13. Instructions eleven to twenty-one, inclusive, and twenty-four, tendered by appellant, purported to state the law with regard to the choice of an unsafe way to do work, when a known safe way was equally available. A consideration of these instructions is unnecessary, in view of the special finding of the jury, that the suggested safe ways were “always dangerous.” Pittsburgh, etc., R. Co. v. Collins (1907), 168 Ind. 467; New Castle Bridge Co. v. Doty (1907), 168 Ind. 259; City of Muncie v. Hey (1905), 164 Ind. 570; Baltimore, etc., R. Co. v. Harbin (1903), 160 Ind. 441; Roush v. Roush (1900), 154 Ind. 562.
14. Instruction twenty-five, tendered and refused, declared, as a matter of law, that the car in question was equipped with an automatic coupler, in accordance with the requirements of the federal statute. It was shown, without dispute, that the coupler would not couple by impact, without previous adjustment by hand. This condition was not in accord with the manifest purpose and requirements of the law, and the instruction was erroneous.
15. Appellee, as a witness, was asked whether before receiving his injury, and on the same morning, appellant’s foreman and yardmaster, Kellogg, instructed him with reference to going in front of moving cars, or going between moving cars to adjust defective couplers, and he answered in the affirmative. He was then asked to relate *578what Kellogg said to him on this subject. Appellant’s objection to the question was overruled. Appellee’s insistence is that he was adjusting the coupler, in conformity with instructions, at the time he was injured. He had entered upon his duties as switchman but two hours before he was injured, and it was certainly competent for either party to prove what, if any, instructions had been given him touching the manner of performing the duties assigned to him. The objection was correctly overruled. Indiana Car Co. v. Parker (1885), 100 Ind. 181, 198; Rogers v. Overton (1882), 87 Ind. 410.

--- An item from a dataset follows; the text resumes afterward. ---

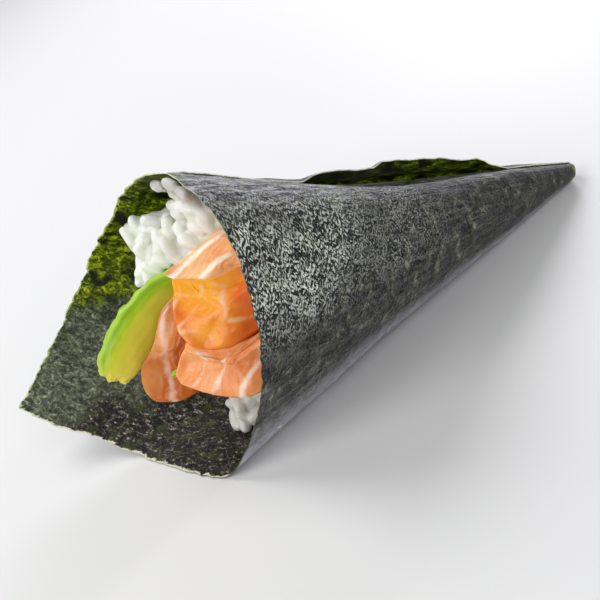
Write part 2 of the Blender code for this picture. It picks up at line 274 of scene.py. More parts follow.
def standoff(turn, rho):
    # mm between the sheet and the plain cone
    step = roll["layerStep"] * (0.62 + 0.38 * smoothStep(8.0, 30.0, rho))
    out = step * smoothStep(*roll["overlapTurns"], turn)
    out = out - drawnIn("sag", turn, rho) - drawnIn("tuck", turn, rho)
    loose = smoothStep(roll["flapFrom"] - 3.0, roll["flapFrom"] + 3.0, rho)
    loose = loose * (1.0 - smoothStep(roll["flapTo"] - 5.0, roll["flapTo"], rho))
    lift = smoothStep(roll["flapHinge"], roll["lastTurn"], turn) * loose
    return out + lift * (np.interp(rho, roll["flapAt"], roll["flapBy"]) - out)


def noiseAt(points, scale, seed):
    shift = Vector((seed * 7.31, seed * 3.17, seed * 1.93))
    return np.array([noise.noise(Vector(p) * scale + shift) for p in points])


nori = {
    "columns": 430, "rows": 104, "tipRows": 6,
    "thickness": 0.26,          # mm, a little over real nori so that its edge shows
    "ragged": 0.55,             # mm, how uneven the torn-looking edges are
    "relief": 0.10,             # mm, fine crinkles
    "swell": 0.30,              # mm, slow waves
    # mm from the mouth edge to the end of the body and to the last rows
    "bodyEnd": 2.6, "lip": [2.1, 1.6, 1.15, 0.75, 0.42, 0.18, 0.0],
    # size and mm forward of each ring that closes the tip
    "tipRings": [(0.10, 1.25), (0.34, 1.12), (0.58, 0.92), (0.78, 0.62), (0.92, 0.32), (0.985, 0.1)],
    # from where to where each look fades: turns in degrees, distances from the apex or an edge in mm
    "fades": {"flapTurns": (300.0, 326.0), "flapDark": (52.0, 60.0), "flapEnd": (76.0, 86.0),
              "curlWide": (0.9, 1.7), "curlFrom": (58.5, 61.0), "curlTo": (74.0, 79.0),
              "frontFrom": (28.0, 42.0), "frontTo": (60.0, 84.0), "mouthFrom": (45.0, 65.0),
              "mouthFull": (72.0, 92.0), "topTo": (26.0, 42.0), "lowerFrom": (108.0, 136.0),
              "lowerTo": (143.0, 158.0)},
}


def rimOfSheet(theta, turns):
    # the mouth edge with its unevenness, which is worse on the short edge at the back
    rim = mouthEdge(turns) + np.interp(turns, roll["growAt"], roll["growBy"])
    along = np.stack([rim * np.cos(theta), rim * np.sin(theta), np.zeros(len(rim))], axis=1)
    onBack = smoothStep(cornerAngle - 0.02, cornerAngle + 0.02, theta)
    jag = noiseAt(along, 0.12, 1) * 0.5 + noiseAt(along, 0.37, 2) + noiseAt(along, 0.83, 3) * 0.8
    nick = np.clip(noiseAt(along, 0.16, 4) - 0.28, 0.0, 1.0) * 5.0
    calmer = 1.0 - 0.6 * smoothStep(292.0, 300.0, turns)
    jag = nori["ragged"] * (jag * (0.75 + onBack) + nick * (0.3 + onBack)) * calmer
    return rim - np.clip(jag, -0.5, 3.0)


def rowDistances(rim):
    # how far each row lies from the apex: the tip's rings, the body, then close rows for the lip
    tip = np.full((nori["tipRows"], len(rim)), roll["tipCut"])
    lip = rim - np.array(nori["lip"])[:, None]
    share = np.linspace(0.0, 1.0, nori["rows"] - len(tip) - len(lip))[:, None]
    body = roll["tipCut"] + (rim - nori["bodyEnd"] - roll["tipCut"]) * share
    return np.concatenate([tip, body, lip])


def rollPoints(flat, rho, turn):
    # the flat sheet's points on the cone, with slow waves and fine crinkles
    plain = direction(turn) * rho[:, None]
    wave = noiseAt(plain, 0.07, 7) * 1.1 + noiseAt(plain, 0.16, 8) * 0.6
    crinkle = noiseAt(flat, 0.42, 9) * 0.8 + noiseAt(flat, 0.9, 10) * 0.7
    awayFromTip = smoothStep(10.0, 45.0, rho)
    offTable = smoothStep(0.6, 5.0, plain[:, 2])
    lift = standoff(turn, rho) + wave * nori["swell"] * awayFromTip * offTable
    lift = lift + crinkle * nori["relief"] * (0.35 + 0.65 * awayFromTip) * (0.3 + 0.7 * offTable)
    return plain + outward(turn) * lift[:, None]


def fade(name, value):
    return smoothStep(*nori["fades"][name], value)


def storeLooks(piece, rho, turns, toRim, toLast):
    # where each look lies on the sheet, from 0 to 1; the first two are mm
    setFloats(piece, "toRim", toRim)
    setFloats(piece, "fromTip", rho)
    setFloats(piece, "around", turns / 360.0)
    # painted shade under the loose last edge, and a painted sheen along the edge where it would curl
    underFlap = fade("flapTurns", turns) * (1.0 - fade("flapEnd", rho))
    setFloats(piece, "paintedFlapShade", underFlap * (0.35 + 0.5 * fade("flapDark", rho)))
    onCurl = fade("curlFrom", rho) * (1.0 - fade("curlTo", rho))
    setFloats(piece, "paintedCurlSheen", (1.0 - fade("curlWide", toLast)) * onCurl)
    # painted glints where the front is crumpled near the mouth
    onFront = fade("frontFrom", turns) * (1.0 - fade("frontTo", turns))
    nearMouth = 0.25 * fade("mouthFrom", rho) + 0.75 * fade("mouthFull", rho)
    setFloats(piece, "crumpleAndPaintedGlints", onFront * nearMouth)
    # painted sheen along the top
    setFloats(piece, "paintedTopSheen", 1.0 - fade("topTo", turns))
    # painted reflection along the lower side
    setFloats(piece, "paintedLowReflection", 0.9 * fade("lowerFrom", turns) * (1.0 - fade("lowerTo", turns)))


def setLayer(piece, name, places):
    layer = piece.data.uv_layers.get(name) or piece.data.uv_layers.new(name=name)
    corners = np.empty(len(piece.data.loops), dtype=int)
    piece.data.loops.foreach_get("vertex_index", corners)
    layer.data.foreach_set("uv", places[corners].ravel())


def turnOutward(piece, face):
    # faces point away from the filling
    centre = np.array(face.center) / mm - apex
    slope = centre / -centre[0]
    side = face.normal[1] * (slope[1] - roll["middle"][0]) + face.normal[2] * (slope[2] - roll["middle"][1])
    activate(piece)
    if side < 0.0:
        bpy.ops.object.mode_set(mode="EDIT")
        bpy.ops.mesh.select_all(action="SELECT")
        bpy.ops.mesh.flip_normals()
        bpy.ops.object.mode_set(mode="OBJECT")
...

16. The jury in answer to an interrogatory found that after opening the switch to track number two, appellee could have signaled the engineer to stop, and after the engine and cars had stopped he could have gone in front of the car in question and replaced the pin in the coupler.
*57917. *578The jury was asked in various forms whether this could have been done by appellee with safety to himself, and the answer in every instance was, “Always dangerous.” Appellant requested the court to require the jury to answer specifically “Yes” or “No,” but its request was denied, and complaint is made of this ruling. The jury found that the engineer in charge of the engine at the time of the accident, in distributing cars about the yards, was controlled and directed as to the movements of the engine by signals from appellee, and also by signals from Kellogg, the yardmaster. It was further shown that said yardmaster was present at the time of the accident, giving signals concurrently with appellee. The answer of the jury is responsive to the questions propounded, and is equivalent to a simple “No.” The query was, Could appellee have done the suggested act with safety to himself? and the response was, “Always dangerous.” The clear meaning of such answer was, “Not with safety to himself,” or “No.” If the interrogatory had been made sufficiently comprehensive to.insure the engine’s remaining *579stationary while the coupler was being adjusted, a different answer would have seemed proper, but under the circumstances shown, the thought in the minds of the jurors doubtless was that the engine was liable to move at the signal of the yardmaster, at any moment, making it dangerous to go in front of the cars to which it was attached. Interrogatories should ordinarily be so framed as to admit of a direct answer of “Yes” or “No;” but we cannot say that the court committed harmful error in refusing to require such answers to the interrogatories under consideration. Fort Wayne Cooperage Co. v. Page (1908), 170 Ind. 585; Salem-Bedford Stone Co. v. Hilt (1901), 26 Ind. App. 543.
18. The legality of the verdict is challenged on the ground that it is not sustained by sufficient evidence. Appellant insists that appellee was guilty of contributory negligence in trying to adjust the coupler on the front of a moving car, when it was approaching a frog and other obstructions known to him to be in the track. Cases are cited in which the court held the injured party negligent as a matter of law, but they are readily distinguishable from this one. In some of them a rule of the company prohibited an employe from going in front of a moving car in the performance of his duties, and this rule was violated without the knowledge or consent of the company; and in other cases the complaining employe had exclusive control of the movements of the engine, and voluntarily undertook to do his work in an unusual and manifestly dangerous way, when he could have pursued a known practical and safe way. Appellee’s conduct in this case must be viewed and judged in connection with appellant’s alleged negligence. Appellant had undertaken to block all the frogs in its yards, and appellee knew and relied upon this fact. A blocked frog may not be wholly free from danger, but we cannot say that this accident would have happened as it did if the blocking had been properly done, or had been in good condition. The evidence showed that *580the blocking was rotten and in bad condition, and that, because of its apparent security, it was likely to be more dangerous than it would have been had it been known to be wholly unblocked. The engineer was not subject to the exclusive control and direction of appellee. In view of all the attendant facts and circumstances, the question of contributory negligence was rightly submitted to the jury for determination, and we cannot say that its conclusion was not warranted by the evidence.
The motion for a new trial was correctly overruled, and the judgment is affirmed.